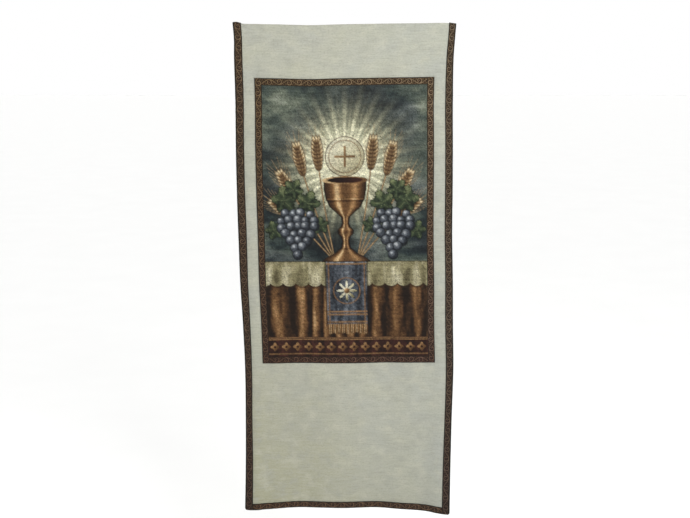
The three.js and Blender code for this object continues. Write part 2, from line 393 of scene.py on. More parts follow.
def ribbed_cream_cotton():
    """Unbleached cotton, plain woven with thick crosswise threads: a matt cloth whose fine rib and
    uneven slubs run across it, greyer in patches from handling. Painted shade makes it darker and
    yellower low on its left, and painted cool light makes it cooler and a little darker on its right.
    The rib is drawn three times as coarse as it is, so that it shows."""
    material, tree, shader = new_material("ribbed_cream_cotton")
    flat = node(tree, "UVMap", uv_map="flat")
    across, down = node(tree, "SeparateXYZ", [flat]).node.outputs[:2]
    # Where the painted shade grows, towards the lower left
    painted_shade_low_left = node(tree, "Math", [across, -0.9, down], operation="MULTIPLY_ADD")
    patches = {"right": across, "painted_shade_low_left": painted_shade_low_left}
    for name, (wide, tall, detail, roughness) in COTTON_PATCHES.items():
        place = node(tree, "Mapping", {"Vector": flat, "Scale": (1 / (wide * MM), 1 / (tall * MM), 1)})
        patches[name] = node(tree, "TexNoise", [place, 1, detail, roughness])
    colour = linear("#b8b8a6")
    for name, low, high, full, tint in COTTON_TINTS:
        share = node(tree, "MapRange", [patches[name], low, high, 0, full])
        colour = node(tree, "Mix", [share, colour, linear(tint)], data_type="RGBA")
    waves = []
    for way, pitch in ((across, WARP_PITCH), (down, RIB_PITCH)):
        turn = node(tree, "Math", [way, 2 * math.pi / pitch], operation="MULTIPLY")
        waves.append(node(tree, "Math", [turn], operation="SINE"))
    woven = node(tree, "Math", [waves[0], 0.3, waves[1]], operation="MULTIPLY_ADD")
    relief = node(tree, "Math", [patches["slub"], 1.8, woven], operation="MULTIPLY_ADD")
    bump = node(tree, "Bump", {"Strength": 0.5, "Distance": 0.35 * MM, "Height": relief})
    fill(shader, {"Base Color": colour, "Normal": bump, "Roughness": 0.93, "Specular IOR Level": 0.2,
                  "Sheen Weight": 0.12, "Sheen Roughness": 0.5})
    return material


def cloth_back(across, along):
    """The back of the cloth, thicker over the hem at the end of the turned-over top"""
    in_hem = smoothstep(-along, TURNOVER - HEM_WIDTH - HEM_STEP, TURNOVER - HEM_WIDTH)
    return -CLOTH_FACE - HEM_THICKNESS * in_hem


CLOTH_SPACING = 4.4 * MM
LINES_FROM_EDGE = (10 * MM, 4 * MM)
FOLD_LINES = 13
side_lines = [BRAID_INNER, *(HALF_WIDTH - inset for inset in LINES_FROM_EDGE), CLOTH_HALF_WIDTH]
cloth_across = spaced([-place for place in reversed(side_lines)] + side_lines, CLOTH_SPACING)
fold_lines = np.linspace(-QUARTER_TURN, QUARTER_TURN, FOLD_LINES)
hem_lines = [-TURNOVER, HEM_WIDTH - TURNOVER, HEM_WIDTH - TURNOVER + HEM_STEP]
cloth_along = np.concatenate([
    spaced([*hem_lines, -QUARTER_TURN], CLOTH_SPACING)[:-1],
    fold_lines,
    spaced([QUARTER_TURN, PANEL_TOP, PANEL_BOTTOM, LOWER_BRAID_TOP, CLOTH_FALL], CLOTH_SPACING)[1:],
])
ground = add_sheet("long_cream_cloth", cloth_across, cloth_along, cloth_back, CLOTH_FACE,
                   ribbed_cream_cotton())
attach(ground, "root")
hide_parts("ground_cloth")

# Picture panel
# A picture woven in many colours of fine yarn, in one piece with the scroll frame round it, and
# sewn flat on the face of the cloth. It shows a plain cup under rays, with wheat, vine and linen.
FRAME_WIDTH = 16.5 * MM
PANEL_THICKNESS = 1.2 * MM
PANEL_FACE = SEWN_ON + PANEL_THICKNESS
PANEL_SPACING = 1.8 * MM
BACK_COARSER = 4
FRAME_SELVAGES = (1.8 * MM, 1.8 * MM)
FIELD_HALF_WIDTH = PANEL_HALF_WIDTH - FRAME_WIDTH
FIELD_TOP = PANEL_TOP + FRAME_WIDTH
FIELD_BOTTOM = PANEL_BOTTOM - FRAME_WIDTH

# The picture's own sizes are in millimetres, across from its middle line and down from its top
FIELD_WIDE = FIELD_HALF_WIDTH / MM * 2
TABLE_TOP = 404
YARN_EDGE = 1.6
SKY_YARNS = ("#151c20", "#2b3535", "#4a534b", "#6b7263", "#8f9485")
GLOW_YARNS = ("#62665a", "#8f9079", "#bab899", "#dcd9bb")
GOLD_YARNS = ("#1e140d", "#442e1b", "#6c4d2f", "#9a764e", "#cfb285")
SLATE_YARNS = ("#121418", "#2a2e34", "#4a4f56", "#6f7479", "#adb0b2")
LEAF_YARNS = ("#141a14", "#283124", "#434e36", "#6d7451")
STRAW_YARNS = ("#3b2a1b", "#6e5438", "#a48861", "#d3c19a")
LINEN_YARNS = ("#4d4631", "#87805f", "#b5ae8f", "#d9d5bd")
BASE_YARNS = ("#120c0a", "#2a1712", "#482820", "#6b4734")
CUP = {
    "down": [214, 236, 258, 276, 290, 300, 314, 322, 330, 338, 346, 358, 370, 384, 396, 403],
    "half": [48, 47, 43, 34, 19, 8, 6, 9, 17, 17, 9, 6.5, 9, 24, 46, 54],
}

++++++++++

=== Stated problem ===
In this exercise, copy only the lines from the opening line of the material through the line where "return material" appears.

=== Exercise output ===
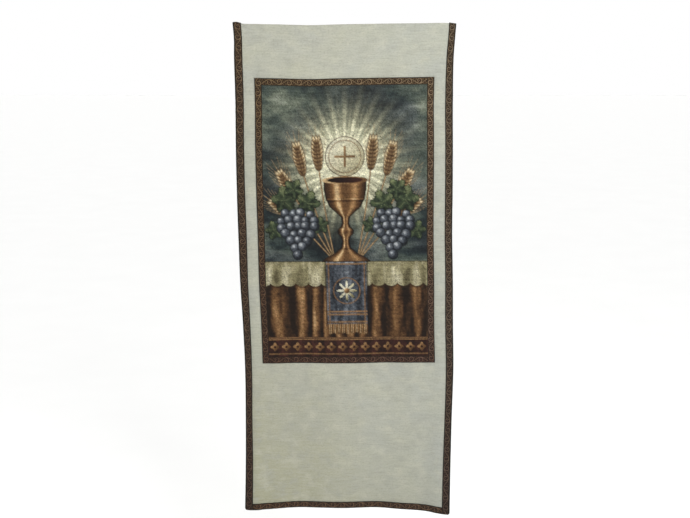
The three.js and Blender code for this object continues. Write part 2, from line 393 of scene.py on. More parts follow.
def ribbed_cream_cotton():
    """Unbleached cotton, plain woven with thick crosswise threads: a matt cloth whose fine rib and
    uneven slubs run across it, greyer in patches from handling. Painted shade makes it darker and
    yellower low on its left, and painted cool light makes it cooler and a little darker on its right.
    The rib is drawn three times as coarse as it is, so that it shows."""
    material, tree, shader = new_material("ribbed_cream_cotton")
    flat = node(tree, "UVMap", uv_map="flat")
    across, down = node(tree, "SeparateXYZ", [flat]).node.outputs[:2]
    # Where the painted shade grows, towards the lower left
    painted_shade_low_left = node(tree, "Math", [across, -0.9, down], operation="MULTIPLY_ADD")
    patches = {"right": across, "painted_shade_low_left": painted_shade_low_left}
    for name, (wide, tall, detail, roughness) in COTTON_PATCHES.items():
        place = node(tree, "Mapping", {"Vector": flat, "Scale": (1 / (wide * MM), 1 / (tall * MM), 1)})
        patches[name] = node(tree, "TexNoise", [place, 1, detail, roughness])
    colour = linear("#b8b8a6")
    for name, low, high, full, tint in COTTON_TINTS:
        share = node(tree, "MapRange", [patches[name], low, high, 0, full])
        colour = node(tree, "Mix", [share, colour, linear(tint)], data_type="RGBA")
    waves = []
    for way, pitch in ((across, WARP_PITCH), (down, RIB_PITCH)):
        turn = node(tree, "Math", [way, 2 * math.pi / pitch], operation="MULTIPLY")
        waves.append(node(tree, "Math", [turn], operation="SINE"))
    woven = node(tree, "Math", [waves[0], 0.3, waves[1]], operation="MULTIPLY_ADD")
    relief = node(tree, "Math", [patches["slub"], 1.8, woven], operation="MULTIPLY_ADD")
    bump = node(tree, "Bump", {"Strength": 0.5, "Distance": 0.35 * MM, "Height": relief})
    fill(shader, {"Base Color": colour, "Normal": bump, "Roughness": 0.93, "Specular IOR Level": 0.2,
                  "Sheen Weight": 0.12, "Sheen Roughness": 0.5})
    return material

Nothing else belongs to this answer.